> _Task brief_: Starting at the line containing "Reconstruct the object", copy each line exactly, ending with the line containing "of leaf ornament.". Leave out everything else.

[BEGIN]

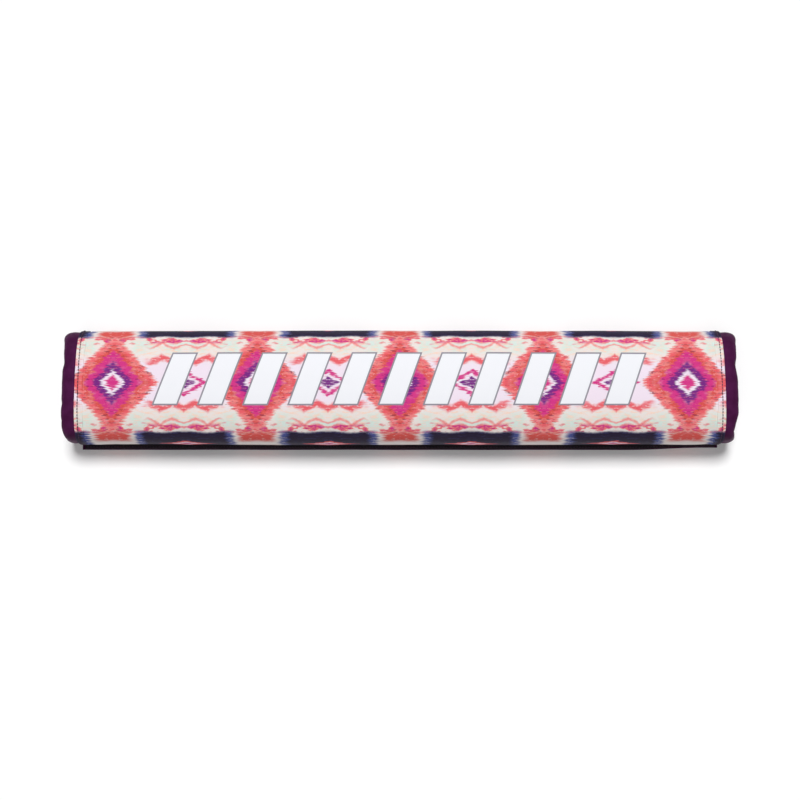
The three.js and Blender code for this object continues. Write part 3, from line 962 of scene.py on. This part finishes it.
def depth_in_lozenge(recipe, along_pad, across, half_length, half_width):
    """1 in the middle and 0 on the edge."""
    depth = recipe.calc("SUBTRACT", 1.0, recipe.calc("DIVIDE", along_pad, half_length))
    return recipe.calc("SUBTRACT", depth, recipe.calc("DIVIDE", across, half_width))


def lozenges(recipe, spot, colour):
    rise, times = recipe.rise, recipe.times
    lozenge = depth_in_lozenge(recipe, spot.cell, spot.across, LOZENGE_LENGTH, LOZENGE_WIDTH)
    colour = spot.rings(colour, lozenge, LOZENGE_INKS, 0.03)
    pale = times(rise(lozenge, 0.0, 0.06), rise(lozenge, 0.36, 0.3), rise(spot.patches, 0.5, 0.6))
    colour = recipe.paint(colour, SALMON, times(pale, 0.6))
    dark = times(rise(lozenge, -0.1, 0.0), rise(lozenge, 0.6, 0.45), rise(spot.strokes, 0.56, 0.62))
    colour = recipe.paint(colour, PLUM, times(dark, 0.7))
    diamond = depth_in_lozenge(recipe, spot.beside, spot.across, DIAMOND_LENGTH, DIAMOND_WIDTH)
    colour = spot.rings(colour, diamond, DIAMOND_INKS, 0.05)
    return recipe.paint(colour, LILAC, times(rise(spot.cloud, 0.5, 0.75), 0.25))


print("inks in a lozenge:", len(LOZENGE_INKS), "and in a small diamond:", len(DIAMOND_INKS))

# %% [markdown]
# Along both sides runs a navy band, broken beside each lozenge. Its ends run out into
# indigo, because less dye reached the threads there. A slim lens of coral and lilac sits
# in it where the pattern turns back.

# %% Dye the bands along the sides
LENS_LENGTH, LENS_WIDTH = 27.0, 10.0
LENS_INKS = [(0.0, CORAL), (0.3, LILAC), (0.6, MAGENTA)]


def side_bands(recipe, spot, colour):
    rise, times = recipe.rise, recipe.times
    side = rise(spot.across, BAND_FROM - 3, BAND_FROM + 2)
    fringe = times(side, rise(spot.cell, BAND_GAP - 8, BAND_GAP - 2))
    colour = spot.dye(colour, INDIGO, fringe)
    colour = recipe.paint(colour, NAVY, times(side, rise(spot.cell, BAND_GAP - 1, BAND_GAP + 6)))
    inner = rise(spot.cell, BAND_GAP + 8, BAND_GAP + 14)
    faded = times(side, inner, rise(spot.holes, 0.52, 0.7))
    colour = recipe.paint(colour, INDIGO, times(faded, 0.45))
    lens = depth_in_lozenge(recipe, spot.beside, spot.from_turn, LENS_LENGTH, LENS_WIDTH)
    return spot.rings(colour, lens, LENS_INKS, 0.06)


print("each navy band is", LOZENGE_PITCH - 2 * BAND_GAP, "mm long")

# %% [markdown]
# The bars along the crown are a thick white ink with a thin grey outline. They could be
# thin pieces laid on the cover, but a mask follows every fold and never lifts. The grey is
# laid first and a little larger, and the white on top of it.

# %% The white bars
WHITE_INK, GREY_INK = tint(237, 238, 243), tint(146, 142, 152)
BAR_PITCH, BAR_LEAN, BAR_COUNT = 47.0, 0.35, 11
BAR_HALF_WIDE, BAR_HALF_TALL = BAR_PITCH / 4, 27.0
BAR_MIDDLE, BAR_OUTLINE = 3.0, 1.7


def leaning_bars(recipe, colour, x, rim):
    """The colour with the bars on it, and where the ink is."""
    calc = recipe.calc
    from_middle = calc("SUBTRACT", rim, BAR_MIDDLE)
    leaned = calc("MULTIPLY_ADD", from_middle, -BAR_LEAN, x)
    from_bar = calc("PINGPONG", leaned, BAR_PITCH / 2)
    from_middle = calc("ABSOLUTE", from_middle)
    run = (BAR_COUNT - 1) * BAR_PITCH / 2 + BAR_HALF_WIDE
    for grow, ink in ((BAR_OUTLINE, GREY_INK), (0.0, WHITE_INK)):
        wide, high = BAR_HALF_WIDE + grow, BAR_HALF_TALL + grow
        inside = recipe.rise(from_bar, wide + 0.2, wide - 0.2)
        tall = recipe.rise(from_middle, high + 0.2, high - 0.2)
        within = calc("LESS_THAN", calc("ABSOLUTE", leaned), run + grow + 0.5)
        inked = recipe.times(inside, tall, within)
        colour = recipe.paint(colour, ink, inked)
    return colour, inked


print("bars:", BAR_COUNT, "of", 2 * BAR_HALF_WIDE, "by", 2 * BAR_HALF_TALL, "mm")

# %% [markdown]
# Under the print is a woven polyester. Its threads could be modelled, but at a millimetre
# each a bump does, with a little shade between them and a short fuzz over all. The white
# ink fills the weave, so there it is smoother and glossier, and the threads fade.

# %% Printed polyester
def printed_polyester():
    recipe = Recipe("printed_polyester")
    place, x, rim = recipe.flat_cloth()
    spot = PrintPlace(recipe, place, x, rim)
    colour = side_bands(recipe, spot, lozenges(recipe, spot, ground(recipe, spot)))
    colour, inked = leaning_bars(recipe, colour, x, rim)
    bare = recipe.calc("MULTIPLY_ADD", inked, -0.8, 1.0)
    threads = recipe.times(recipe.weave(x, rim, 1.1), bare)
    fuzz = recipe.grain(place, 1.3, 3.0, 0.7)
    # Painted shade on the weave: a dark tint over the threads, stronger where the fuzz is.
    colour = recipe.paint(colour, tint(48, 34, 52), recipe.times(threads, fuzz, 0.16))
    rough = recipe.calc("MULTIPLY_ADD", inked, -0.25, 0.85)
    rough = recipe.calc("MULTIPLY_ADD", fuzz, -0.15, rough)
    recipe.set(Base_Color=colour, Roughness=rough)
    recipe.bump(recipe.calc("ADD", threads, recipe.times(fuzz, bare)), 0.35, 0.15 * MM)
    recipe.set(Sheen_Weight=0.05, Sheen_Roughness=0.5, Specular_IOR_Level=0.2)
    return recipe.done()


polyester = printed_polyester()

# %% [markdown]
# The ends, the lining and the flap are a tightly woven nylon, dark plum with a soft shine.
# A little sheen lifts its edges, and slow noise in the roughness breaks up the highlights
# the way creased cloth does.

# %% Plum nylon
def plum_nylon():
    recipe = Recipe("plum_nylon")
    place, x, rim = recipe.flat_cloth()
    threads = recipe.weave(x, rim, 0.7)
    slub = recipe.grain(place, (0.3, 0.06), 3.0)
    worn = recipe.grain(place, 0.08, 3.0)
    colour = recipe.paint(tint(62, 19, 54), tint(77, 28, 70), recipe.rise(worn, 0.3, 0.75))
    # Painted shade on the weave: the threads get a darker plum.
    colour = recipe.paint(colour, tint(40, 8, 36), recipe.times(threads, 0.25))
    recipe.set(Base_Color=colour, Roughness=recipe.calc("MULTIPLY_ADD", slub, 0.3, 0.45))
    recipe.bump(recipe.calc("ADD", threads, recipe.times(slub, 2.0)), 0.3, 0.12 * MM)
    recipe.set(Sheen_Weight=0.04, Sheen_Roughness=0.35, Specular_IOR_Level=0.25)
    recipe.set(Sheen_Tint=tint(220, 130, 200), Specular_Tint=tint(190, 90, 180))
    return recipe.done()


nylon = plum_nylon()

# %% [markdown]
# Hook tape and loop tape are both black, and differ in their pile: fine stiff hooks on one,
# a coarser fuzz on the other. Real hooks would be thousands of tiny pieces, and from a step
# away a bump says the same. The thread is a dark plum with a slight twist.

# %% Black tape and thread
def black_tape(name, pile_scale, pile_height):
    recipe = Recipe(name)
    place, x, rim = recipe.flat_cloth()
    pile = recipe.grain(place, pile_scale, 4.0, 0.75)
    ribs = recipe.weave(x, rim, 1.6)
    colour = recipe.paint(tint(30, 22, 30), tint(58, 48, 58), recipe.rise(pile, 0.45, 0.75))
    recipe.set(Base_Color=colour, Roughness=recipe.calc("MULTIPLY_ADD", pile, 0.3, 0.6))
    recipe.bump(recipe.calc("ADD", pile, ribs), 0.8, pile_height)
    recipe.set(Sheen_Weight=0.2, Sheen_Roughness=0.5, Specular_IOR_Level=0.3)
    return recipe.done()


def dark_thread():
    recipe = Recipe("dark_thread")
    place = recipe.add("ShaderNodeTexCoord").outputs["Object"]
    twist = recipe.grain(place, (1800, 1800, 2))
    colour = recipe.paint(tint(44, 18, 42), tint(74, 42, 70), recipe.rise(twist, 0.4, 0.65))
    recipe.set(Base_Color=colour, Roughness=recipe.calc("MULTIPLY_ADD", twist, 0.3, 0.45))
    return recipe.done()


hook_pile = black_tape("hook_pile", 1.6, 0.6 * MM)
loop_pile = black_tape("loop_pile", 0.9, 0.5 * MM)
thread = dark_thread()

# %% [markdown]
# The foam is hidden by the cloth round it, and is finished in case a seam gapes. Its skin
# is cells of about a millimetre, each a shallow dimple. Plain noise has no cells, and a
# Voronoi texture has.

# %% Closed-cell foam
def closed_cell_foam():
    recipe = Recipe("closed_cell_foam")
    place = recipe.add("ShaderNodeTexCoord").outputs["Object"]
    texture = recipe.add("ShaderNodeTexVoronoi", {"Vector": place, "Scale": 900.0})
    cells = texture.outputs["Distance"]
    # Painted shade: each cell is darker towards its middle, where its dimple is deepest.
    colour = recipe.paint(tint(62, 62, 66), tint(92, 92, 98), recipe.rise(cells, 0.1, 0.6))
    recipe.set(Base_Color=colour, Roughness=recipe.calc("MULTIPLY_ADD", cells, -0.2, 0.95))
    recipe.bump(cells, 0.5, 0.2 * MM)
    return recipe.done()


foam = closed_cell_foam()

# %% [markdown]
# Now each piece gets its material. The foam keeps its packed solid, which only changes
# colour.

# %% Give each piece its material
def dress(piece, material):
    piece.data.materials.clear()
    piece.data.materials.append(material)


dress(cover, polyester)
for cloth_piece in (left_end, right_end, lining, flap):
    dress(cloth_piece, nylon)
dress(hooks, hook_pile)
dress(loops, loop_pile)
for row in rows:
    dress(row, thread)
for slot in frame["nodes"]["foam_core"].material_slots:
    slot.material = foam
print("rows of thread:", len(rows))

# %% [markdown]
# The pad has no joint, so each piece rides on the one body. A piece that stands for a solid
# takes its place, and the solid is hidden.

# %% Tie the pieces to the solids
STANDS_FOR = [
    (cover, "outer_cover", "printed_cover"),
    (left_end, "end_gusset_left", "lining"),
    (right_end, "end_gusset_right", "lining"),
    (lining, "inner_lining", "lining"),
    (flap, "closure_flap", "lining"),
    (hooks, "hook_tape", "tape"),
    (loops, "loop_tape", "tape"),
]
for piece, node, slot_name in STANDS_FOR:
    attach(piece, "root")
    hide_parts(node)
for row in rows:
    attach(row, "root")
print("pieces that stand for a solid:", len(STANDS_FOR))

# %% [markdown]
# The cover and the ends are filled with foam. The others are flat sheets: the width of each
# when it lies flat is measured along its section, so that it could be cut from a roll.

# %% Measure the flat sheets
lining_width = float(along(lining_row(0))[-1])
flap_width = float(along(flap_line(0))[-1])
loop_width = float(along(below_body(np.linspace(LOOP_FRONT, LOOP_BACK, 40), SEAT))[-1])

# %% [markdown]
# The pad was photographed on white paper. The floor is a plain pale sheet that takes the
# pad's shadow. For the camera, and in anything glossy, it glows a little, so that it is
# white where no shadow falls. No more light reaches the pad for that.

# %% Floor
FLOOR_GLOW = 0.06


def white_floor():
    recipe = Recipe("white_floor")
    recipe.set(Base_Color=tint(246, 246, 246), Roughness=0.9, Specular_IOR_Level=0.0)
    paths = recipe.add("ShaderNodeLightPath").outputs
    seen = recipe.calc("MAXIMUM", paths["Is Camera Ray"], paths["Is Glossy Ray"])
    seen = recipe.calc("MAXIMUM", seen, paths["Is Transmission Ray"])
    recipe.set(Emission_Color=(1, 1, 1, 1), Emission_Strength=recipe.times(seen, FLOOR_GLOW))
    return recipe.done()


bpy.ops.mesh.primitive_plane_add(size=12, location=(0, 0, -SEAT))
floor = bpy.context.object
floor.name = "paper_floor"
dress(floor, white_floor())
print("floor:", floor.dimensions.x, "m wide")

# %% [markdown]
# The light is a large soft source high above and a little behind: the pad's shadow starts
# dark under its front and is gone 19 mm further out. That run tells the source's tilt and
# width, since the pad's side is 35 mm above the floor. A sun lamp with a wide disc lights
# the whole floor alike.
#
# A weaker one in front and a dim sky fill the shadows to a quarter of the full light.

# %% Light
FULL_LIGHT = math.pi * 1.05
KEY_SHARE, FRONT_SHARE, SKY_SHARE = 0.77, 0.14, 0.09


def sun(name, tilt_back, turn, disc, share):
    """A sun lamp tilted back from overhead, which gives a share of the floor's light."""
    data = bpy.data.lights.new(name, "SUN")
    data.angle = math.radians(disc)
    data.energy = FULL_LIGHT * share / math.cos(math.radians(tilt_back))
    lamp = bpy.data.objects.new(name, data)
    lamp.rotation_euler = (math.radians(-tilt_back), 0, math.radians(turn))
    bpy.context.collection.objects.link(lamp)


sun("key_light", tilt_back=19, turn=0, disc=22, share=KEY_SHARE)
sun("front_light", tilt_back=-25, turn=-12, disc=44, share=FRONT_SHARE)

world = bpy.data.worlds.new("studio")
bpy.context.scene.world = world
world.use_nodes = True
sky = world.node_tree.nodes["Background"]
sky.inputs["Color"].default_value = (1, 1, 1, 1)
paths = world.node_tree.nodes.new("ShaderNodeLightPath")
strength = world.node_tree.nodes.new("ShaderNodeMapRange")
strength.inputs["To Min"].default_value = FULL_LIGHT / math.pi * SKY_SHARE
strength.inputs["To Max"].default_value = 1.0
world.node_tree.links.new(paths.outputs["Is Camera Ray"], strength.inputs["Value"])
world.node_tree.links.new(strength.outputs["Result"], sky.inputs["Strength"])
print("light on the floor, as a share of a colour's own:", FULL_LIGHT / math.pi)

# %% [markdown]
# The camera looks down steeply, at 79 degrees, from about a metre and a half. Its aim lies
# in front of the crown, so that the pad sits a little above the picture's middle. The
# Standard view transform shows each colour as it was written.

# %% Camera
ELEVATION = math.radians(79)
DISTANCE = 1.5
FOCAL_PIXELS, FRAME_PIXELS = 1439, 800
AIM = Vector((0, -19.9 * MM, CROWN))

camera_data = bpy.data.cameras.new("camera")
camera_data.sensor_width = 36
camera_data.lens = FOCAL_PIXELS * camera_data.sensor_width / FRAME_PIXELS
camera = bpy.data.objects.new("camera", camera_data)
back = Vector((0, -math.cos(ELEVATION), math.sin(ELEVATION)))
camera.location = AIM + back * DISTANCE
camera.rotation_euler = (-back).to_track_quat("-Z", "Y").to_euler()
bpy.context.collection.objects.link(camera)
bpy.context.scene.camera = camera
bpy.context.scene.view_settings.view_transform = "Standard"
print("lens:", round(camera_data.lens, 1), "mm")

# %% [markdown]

[END]
[BEGIN]

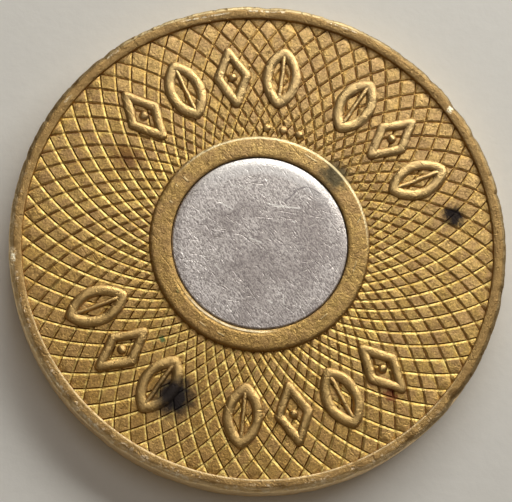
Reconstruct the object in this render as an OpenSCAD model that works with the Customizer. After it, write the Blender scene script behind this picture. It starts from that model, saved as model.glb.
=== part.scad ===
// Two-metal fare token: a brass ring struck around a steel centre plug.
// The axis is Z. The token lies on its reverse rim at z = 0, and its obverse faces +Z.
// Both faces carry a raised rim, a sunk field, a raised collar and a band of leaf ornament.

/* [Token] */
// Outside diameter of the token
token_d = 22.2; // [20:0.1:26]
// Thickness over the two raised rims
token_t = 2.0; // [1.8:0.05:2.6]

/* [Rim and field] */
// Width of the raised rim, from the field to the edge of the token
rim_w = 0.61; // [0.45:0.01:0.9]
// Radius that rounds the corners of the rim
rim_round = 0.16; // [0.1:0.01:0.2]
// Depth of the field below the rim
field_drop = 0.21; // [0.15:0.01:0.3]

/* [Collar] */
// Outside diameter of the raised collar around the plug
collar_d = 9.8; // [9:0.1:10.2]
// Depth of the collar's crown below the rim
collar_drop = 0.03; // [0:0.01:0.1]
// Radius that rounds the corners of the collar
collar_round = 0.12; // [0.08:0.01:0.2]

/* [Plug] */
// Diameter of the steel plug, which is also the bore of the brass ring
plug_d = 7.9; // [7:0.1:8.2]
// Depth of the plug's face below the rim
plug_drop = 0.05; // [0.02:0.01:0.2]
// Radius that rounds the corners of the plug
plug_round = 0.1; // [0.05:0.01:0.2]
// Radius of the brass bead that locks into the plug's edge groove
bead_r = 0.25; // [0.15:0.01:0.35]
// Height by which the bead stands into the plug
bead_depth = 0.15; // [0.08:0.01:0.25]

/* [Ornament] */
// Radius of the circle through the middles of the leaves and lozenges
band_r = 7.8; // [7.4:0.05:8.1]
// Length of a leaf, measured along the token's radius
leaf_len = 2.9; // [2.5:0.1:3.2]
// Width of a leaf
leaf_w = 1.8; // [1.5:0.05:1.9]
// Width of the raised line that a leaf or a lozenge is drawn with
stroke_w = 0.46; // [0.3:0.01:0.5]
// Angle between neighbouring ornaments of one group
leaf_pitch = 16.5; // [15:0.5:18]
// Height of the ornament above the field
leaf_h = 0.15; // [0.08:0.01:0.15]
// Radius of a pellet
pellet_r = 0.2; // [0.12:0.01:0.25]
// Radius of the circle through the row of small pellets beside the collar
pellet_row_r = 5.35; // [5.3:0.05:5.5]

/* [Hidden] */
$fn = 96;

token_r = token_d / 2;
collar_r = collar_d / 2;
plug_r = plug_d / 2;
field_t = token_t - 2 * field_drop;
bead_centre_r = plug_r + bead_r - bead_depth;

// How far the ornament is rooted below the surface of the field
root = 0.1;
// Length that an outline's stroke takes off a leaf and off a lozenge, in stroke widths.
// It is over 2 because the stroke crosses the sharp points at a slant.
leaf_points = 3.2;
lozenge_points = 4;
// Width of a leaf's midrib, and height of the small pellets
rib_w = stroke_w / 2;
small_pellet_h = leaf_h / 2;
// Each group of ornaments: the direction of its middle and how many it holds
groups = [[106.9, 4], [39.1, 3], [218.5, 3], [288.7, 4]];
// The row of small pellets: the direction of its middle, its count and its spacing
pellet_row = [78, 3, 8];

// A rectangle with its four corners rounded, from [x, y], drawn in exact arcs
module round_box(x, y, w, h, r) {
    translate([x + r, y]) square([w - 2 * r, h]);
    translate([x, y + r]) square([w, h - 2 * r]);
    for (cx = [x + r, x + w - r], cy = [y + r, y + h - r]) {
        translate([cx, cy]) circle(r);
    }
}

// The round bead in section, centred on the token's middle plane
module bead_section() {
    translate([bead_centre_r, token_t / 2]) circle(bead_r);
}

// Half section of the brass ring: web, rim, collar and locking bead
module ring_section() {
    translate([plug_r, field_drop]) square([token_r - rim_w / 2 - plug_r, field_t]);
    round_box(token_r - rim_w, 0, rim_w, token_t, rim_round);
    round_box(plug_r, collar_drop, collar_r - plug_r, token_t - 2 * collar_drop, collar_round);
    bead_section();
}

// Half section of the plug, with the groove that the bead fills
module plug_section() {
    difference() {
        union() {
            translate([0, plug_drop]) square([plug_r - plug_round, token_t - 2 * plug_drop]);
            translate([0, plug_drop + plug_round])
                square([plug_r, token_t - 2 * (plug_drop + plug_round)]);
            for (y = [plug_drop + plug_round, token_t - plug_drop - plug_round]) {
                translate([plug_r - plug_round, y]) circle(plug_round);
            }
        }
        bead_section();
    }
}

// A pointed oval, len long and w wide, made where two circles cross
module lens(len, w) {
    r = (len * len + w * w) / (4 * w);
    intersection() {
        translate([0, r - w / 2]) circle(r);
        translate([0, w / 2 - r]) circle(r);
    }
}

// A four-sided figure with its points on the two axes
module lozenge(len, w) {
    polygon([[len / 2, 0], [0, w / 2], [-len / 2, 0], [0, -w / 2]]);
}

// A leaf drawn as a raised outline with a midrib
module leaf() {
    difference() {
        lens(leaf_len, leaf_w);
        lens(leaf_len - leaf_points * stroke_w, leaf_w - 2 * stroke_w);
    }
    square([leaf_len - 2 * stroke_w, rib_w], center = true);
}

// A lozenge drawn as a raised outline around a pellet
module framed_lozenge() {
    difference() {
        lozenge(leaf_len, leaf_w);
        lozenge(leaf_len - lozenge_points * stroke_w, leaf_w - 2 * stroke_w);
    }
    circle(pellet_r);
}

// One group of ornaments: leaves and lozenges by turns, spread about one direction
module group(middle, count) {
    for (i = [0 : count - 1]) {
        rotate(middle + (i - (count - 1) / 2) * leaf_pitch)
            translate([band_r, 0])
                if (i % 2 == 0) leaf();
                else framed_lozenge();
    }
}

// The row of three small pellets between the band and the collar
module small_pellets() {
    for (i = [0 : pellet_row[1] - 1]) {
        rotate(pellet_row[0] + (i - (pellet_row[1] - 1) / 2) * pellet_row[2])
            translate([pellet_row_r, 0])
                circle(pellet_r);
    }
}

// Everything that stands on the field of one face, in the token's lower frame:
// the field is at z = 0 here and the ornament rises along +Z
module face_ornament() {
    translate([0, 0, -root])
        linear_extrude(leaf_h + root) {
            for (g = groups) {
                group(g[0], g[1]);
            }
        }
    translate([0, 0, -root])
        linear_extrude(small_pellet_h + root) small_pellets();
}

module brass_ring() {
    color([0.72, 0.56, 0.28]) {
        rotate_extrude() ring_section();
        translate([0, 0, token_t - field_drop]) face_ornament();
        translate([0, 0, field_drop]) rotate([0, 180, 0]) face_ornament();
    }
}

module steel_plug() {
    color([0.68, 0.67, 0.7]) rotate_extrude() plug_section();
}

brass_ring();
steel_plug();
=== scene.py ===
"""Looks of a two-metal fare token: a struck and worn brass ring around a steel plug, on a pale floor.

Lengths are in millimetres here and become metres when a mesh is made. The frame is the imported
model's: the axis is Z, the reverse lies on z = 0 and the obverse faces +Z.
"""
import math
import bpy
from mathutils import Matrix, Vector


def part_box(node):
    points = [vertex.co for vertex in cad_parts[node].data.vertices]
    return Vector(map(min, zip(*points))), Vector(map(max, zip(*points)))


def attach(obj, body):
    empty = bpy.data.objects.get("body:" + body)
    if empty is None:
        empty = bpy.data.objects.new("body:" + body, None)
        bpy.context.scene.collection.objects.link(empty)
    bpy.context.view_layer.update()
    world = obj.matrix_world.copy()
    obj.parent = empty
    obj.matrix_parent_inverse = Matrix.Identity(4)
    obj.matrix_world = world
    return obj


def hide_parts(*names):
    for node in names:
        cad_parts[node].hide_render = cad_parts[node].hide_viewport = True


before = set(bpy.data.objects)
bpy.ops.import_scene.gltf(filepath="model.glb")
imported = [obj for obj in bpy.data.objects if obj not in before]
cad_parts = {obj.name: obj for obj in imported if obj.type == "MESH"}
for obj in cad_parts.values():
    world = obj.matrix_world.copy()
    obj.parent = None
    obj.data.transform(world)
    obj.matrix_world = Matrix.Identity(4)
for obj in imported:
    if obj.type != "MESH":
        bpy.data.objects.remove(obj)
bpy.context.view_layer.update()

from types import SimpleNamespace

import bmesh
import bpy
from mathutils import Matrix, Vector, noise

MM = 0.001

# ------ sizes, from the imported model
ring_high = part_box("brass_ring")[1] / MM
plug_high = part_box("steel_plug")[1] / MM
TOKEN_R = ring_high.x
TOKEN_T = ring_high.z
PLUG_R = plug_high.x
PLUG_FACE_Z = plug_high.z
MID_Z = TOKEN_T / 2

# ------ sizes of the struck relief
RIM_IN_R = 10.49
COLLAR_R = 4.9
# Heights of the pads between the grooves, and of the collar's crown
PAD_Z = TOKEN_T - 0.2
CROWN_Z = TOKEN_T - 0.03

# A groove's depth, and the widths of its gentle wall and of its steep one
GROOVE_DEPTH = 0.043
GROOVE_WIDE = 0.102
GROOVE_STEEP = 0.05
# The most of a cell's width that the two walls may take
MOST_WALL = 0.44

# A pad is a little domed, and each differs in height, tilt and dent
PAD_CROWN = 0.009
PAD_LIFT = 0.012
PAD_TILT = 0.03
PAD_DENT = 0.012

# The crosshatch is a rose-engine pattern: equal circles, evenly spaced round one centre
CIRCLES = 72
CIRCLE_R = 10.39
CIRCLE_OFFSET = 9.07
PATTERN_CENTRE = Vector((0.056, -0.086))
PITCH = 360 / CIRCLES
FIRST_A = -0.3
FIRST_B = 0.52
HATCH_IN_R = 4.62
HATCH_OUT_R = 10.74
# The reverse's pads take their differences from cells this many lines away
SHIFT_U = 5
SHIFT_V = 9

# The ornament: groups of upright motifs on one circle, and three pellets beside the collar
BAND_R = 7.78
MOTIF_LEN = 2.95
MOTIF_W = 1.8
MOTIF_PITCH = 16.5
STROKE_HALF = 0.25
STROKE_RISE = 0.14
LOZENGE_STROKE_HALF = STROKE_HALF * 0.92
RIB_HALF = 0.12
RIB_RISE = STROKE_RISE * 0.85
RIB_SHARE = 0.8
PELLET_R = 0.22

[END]

> _Finished task_:
Reconstruct the object in this render as an OpenSCAD model that works with the Customizer. After it, write the Blender scene script behind this picture. It starts from that model, saved as model.glb.
=== part.scad ===
// Two-metal fare token: a brass ring struck around a steel centre plug.
// The axis is Z. The token lies on its reverse rim at z = 0, and its obverse faces +Z.
// Both faces carry a raised rim, a sunk field, a raised collar and a band of leaf ornament.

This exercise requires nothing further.